Monday, October 19, 2009

How Social Media Impacts Buying Decisions

Merrill Squires avoids car salesmen at all costs. So when the 48-year-old marketing executive from Dallas was choosing between a Chevrolet Tahoe and a GMC Yukon Denali recently, he turned to his 600 Facebook friends. Dozens responded, and one old pal—a Denali owner—steered him toward the Tahoe. "I trust his opinion on it, and I would never have thought to pick up the phone and call him," Squires says.

Social-media networks are starting to influence all kinds of purchases, from cars to movie tickets. Shoppers sift through Twitter posts for opinions about gadgets or running shoes. They turn to Kaboodle, a Web site for sharing shopping lists, to get gift ideas. But Facebook, with 300 million users worldwide, has the best shot at combining retail and social media in bold and lucrative ways, and it's chipping away at this challenge.

Last year the company rolled out Facebook Connect. When retailers use this service, they get a Facebook log-in window on their Web site. That allows Facebook users to tap their friend lists for input as they shop. Already, 43% of online retailers have signed up, according to researcher e-Tailing Group, and an additional 31% plan to join in the next year.

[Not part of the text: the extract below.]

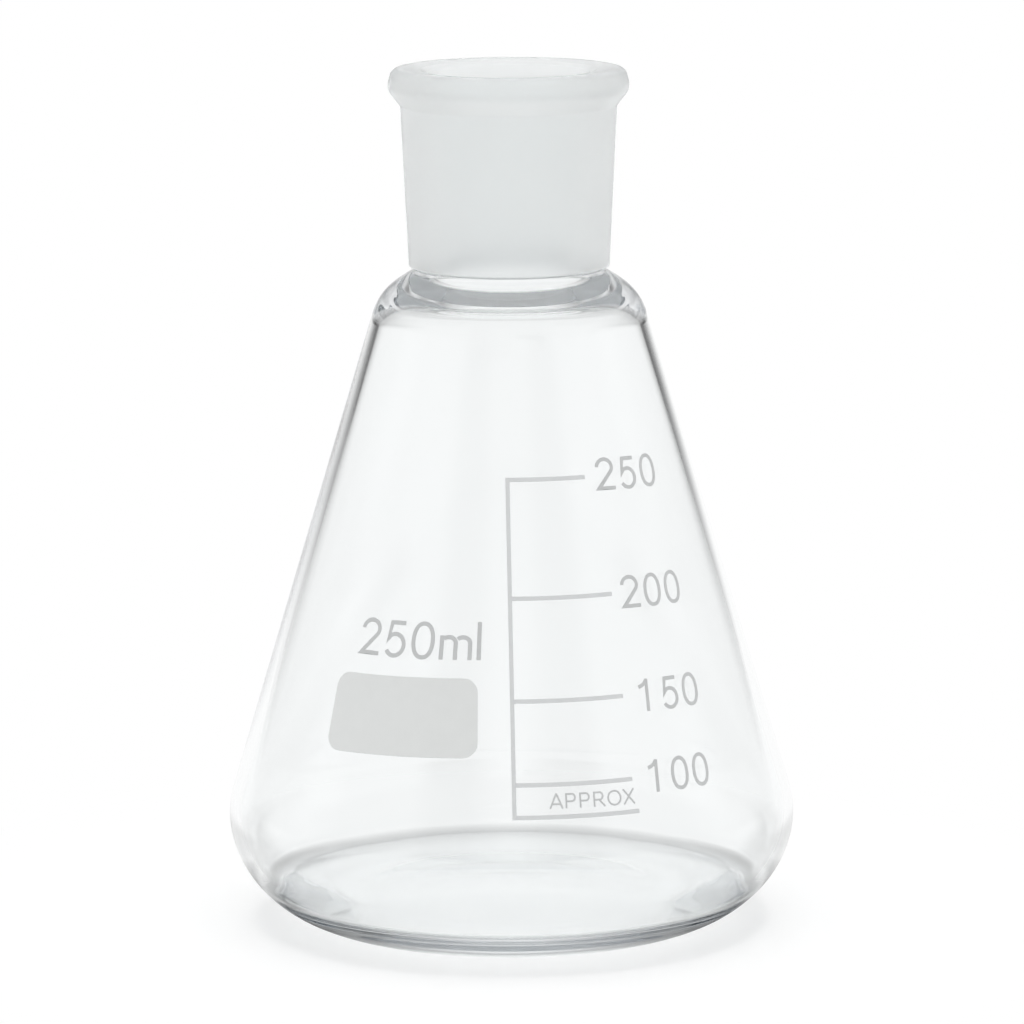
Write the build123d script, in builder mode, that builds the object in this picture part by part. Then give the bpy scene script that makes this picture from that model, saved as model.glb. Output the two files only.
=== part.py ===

Facebook Connect does add a twist to the experience of visiting an online store. When shoppers who are logged into Facebook see an item they want to buy, they can press a button, sending a photo and product details to the pages of their friends, who can give it the nod or recommend something else. These comments can pop up months later when mutual friends are looking for similar information. Brian Bateman, 33, uses Connect when he buys concert tickets from Live Nation (LYV) to recruit friends to go with him.

Facebook's director of platform marketing, Ethan Beard, says the idea is to make e-commerce more like going to the mall with friends. Shopping can be a "social experience, but with the Web it turned into sitting by yourself [at] a monitor," says Beard. "Social media and tools like Facebook Connect are making shopping social again."

For five-year-old Facebook, retail may be the path to profits. Advertising currently makes up most of its estimated $500 million in revenues, but online ad growth is slowing. Investors foresee shoppers opting to use Facebook rather than search engines such as Google (GOOG). "That's the vision. That's why Facebook is worth so much money," says Dave McClure, a consultant with Founders Fund, a venture capital firm that backed Facebook in 2006.

POWERFUL COMBINATION

For now, Facebook lacks an online payment method, but it recruited a handful of staffers, including at least one executive, from eBay's (EBAY) PayPal (EBAY). A payment system would allow it to collect fees from merchants for transactions performed within the Facebook network—a potentially huge revenue source, based on how well retail and social media have been mixing. Fashion designer Diane von Fürstenberg has set up a promotional page on Facebook that has attracted 25,000 fans. And next month she plans to launch a line of sunglasses at the same time that her retail Web site begins offering Facebook Connect.

Others are skeptical that the social circles people develop on Facebook have the power to change the way we shop online. "I don't know that enough of us have [Facebook] networks large enough that there is overlap in what products we are looking for," says Sucharita Mulpuru, e-commerce analyst at Forrester Research (FORR). But many retailers are placing serious bets on friend power. T-shirt seller Threadless shows off a weekly roundup of new shirts to fans on Facebook, which is where it now spends the lion's share of its ad dollars. Says Cam Balzer, marketing vice-president for Threadless: "When you start to see the power of those audiences and the word of mouth ... it makes you want to get more out of that same audience."